┌──

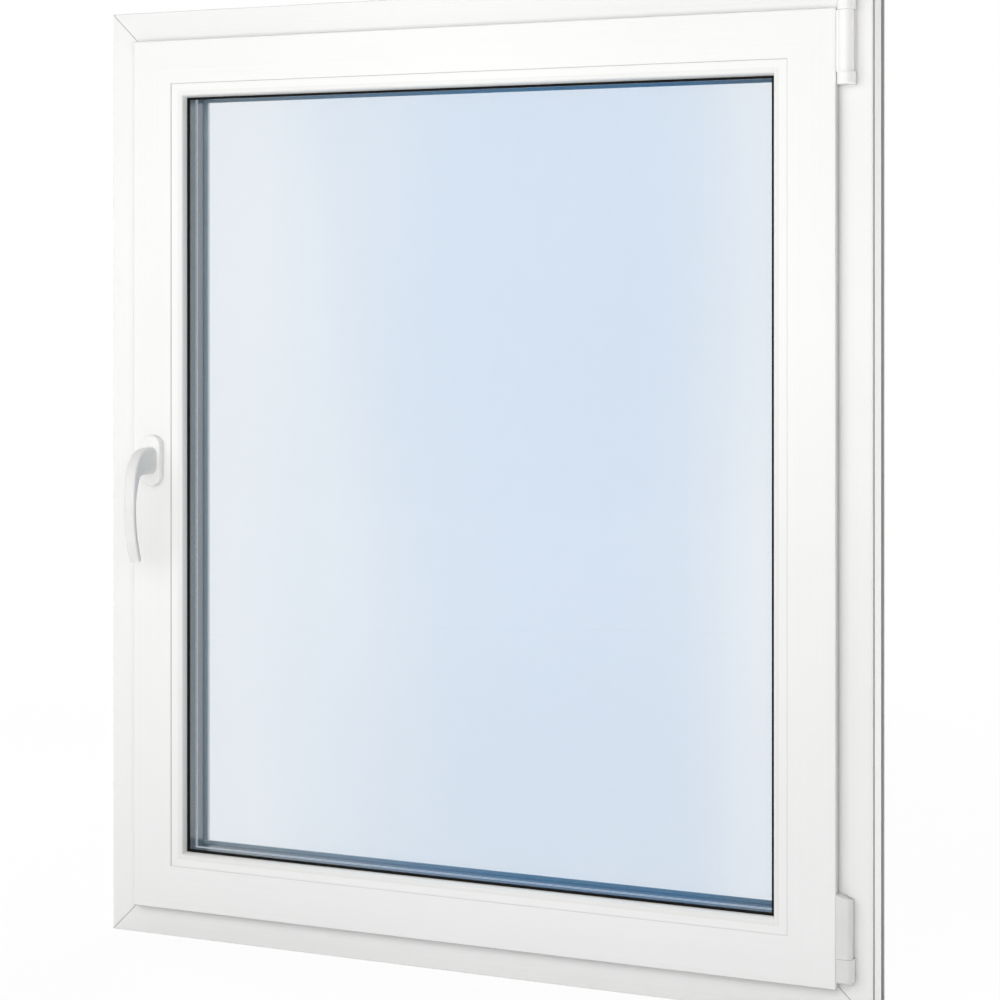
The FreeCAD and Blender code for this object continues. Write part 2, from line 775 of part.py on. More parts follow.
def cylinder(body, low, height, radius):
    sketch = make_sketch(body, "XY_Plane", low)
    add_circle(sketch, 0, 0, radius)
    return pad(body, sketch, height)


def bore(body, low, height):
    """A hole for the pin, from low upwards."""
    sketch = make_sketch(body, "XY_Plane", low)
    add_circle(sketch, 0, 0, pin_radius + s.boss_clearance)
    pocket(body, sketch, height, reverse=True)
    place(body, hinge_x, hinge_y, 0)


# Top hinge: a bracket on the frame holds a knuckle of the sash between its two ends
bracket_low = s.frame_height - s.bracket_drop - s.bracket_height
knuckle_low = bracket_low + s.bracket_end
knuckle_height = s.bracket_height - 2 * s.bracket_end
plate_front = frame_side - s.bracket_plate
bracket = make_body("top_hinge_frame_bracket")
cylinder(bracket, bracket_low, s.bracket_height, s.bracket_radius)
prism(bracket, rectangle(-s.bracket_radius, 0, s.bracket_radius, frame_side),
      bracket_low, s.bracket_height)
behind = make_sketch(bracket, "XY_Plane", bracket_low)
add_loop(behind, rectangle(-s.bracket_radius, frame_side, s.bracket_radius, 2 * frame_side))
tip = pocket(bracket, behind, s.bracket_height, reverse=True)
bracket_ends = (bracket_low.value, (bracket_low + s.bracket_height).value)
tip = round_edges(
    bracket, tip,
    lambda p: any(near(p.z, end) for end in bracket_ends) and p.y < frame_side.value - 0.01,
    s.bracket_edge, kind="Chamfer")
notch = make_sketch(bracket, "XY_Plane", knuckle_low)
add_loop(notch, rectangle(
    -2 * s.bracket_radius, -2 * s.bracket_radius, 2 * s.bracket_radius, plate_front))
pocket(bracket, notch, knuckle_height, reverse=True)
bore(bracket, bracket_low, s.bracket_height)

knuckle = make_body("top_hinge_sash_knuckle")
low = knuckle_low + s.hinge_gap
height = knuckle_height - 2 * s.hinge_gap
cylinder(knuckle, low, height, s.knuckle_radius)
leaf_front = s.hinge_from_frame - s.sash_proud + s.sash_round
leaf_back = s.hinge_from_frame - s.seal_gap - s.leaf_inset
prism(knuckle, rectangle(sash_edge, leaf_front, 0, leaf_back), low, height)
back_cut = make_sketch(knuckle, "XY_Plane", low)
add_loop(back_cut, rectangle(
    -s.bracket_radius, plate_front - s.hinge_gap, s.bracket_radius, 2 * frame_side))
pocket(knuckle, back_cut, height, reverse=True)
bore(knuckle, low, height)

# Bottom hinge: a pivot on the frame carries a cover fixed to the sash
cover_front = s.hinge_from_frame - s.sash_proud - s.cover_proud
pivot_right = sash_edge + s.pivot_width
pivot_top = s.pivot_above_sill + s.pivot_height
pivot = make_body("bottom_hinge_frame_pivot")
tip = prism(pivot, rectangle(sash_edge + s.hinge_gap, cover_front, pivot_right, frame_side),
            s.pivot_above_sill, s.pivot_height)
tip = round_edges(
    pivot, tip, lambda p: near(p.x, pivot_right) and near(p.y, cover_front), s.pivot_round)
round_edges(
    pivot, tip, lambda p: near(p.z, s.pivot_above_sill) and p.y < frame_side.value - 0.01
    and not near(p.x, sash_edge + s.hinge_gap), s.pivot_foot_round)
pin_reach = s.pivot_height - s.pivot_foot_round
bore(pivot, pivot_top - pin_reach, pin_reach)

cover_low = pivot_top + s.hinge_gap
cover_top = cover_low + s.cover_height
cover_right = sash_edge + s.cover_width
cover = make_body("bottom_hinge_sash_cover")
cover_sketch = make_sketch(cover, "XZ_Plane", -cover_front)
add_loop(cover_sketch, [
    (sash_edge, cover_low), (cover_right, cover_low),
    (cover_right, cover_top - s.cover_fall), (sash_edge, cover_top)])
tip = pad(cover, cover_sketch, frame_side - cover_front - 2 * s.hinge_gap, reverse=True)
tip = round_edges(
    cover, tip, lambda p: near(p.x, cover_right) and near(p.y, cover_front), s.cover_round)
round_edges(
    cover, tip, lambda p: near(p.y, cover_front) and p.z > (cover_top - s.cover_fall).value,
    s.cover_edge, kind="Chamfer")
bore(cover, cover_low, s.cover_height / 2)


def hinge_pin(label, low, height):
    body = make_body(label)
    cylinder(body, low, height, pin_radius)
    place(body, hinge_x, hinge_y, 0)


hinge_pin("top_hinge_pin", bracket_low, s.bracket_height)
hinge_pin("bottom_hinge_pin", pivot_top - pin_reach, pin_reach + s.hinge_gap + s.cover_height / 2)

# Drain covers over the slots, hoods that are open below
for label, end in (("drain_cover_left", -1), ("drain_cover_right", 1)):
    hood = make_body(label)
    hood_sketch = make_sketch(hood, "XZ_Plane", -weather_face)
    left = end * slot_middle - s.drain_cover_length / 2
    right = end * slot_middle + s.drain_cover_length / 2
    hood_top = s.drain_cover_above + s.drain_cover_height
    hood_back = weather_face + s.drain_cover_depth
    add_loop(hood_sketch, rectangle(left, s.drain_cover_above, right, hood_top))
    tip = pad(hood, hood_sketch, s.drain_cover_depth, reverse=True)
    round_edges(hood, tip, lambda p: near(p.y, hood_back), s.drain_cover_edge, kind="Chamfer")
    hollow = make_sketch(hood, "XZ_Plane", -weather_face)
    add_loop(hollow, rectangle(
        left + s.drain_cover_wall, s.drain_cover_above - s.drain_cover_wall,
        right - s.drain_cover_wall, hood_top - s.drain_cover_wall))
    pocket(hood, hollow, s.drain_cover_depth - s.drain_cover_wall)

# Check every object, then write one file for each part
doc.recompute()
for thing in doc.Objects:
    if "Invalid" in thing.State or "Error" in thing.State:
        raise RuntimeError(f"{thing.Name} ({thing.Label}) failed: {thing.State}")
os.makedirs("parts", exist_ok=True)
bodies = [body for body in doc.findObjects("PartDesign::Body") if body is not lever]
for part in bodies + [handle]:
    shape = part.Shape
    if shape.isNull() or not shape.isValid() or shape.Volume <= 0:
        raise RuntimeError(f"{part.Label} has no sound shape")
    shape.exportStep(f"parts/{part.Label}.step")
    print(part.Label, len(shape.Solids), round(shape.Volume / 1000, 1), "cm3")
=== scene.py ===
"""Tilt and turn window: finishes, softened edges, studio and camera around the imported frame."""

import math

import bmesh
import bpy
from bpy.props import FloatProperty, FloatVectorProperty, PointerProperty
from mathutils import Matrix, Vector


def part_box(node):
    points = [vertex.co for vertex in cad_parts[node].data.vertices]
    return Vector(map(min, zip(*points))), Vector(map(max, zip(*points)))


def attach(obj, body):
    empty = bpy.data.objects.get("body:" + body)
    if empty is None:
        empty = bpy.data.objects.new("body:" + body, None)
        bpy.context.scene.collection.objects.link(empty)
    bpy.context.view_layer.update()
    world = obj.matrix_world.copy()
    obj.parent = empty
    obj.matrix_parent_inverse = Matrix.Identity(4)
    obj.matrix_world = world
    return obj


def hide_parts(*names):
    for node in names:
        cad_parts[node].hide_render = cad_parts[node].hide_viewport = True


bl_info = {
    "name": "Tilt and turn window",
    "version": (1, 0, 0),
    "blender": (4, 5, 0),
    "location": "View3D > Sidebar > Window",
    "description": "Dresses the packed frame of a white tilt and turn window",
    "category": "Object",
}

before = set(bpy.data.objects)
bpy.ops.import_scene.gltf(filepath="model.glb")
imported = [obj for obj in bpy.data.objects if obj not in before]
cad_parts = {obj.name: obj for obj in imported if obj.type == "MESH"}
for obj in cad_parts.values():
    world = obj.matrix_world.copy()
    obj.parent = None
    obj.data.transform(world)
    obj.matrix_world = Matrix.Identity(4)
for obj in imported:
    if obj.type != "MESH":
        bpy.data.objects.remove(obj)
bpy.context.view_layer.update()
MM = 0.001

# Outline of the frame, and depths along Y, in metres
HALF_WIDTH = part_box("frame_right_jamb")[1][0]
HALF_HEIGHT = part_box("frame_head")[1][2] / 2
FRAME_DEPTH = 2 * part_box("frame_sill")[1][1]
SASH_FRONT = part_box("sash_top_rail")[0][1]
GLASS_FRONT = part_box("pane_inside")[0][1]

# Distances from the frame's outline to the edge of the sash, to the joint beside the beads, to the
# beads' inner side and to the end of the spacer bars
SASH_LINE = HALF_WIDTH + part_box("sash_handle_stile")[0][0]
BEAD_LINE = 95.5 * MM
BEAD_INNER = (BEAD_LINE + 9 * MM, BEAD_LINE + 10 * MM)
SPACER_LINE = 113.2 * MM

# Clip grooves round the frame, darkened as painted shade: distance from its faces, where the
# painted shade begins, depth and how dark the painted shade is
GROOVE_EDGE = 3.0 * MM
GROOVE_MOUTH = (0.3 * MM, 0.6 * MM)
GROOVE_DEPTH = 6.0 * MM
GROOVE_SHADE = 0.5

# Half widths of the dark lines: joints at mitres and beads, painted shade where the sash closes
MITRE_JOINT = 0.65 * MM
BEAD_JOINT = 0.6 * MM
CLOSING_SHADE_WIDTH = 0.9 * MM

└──

EXERCISE BRIEF: Only the number is wanted: how many lines of the material above include the word "Identity"?

SOLVED PROBLEM: 2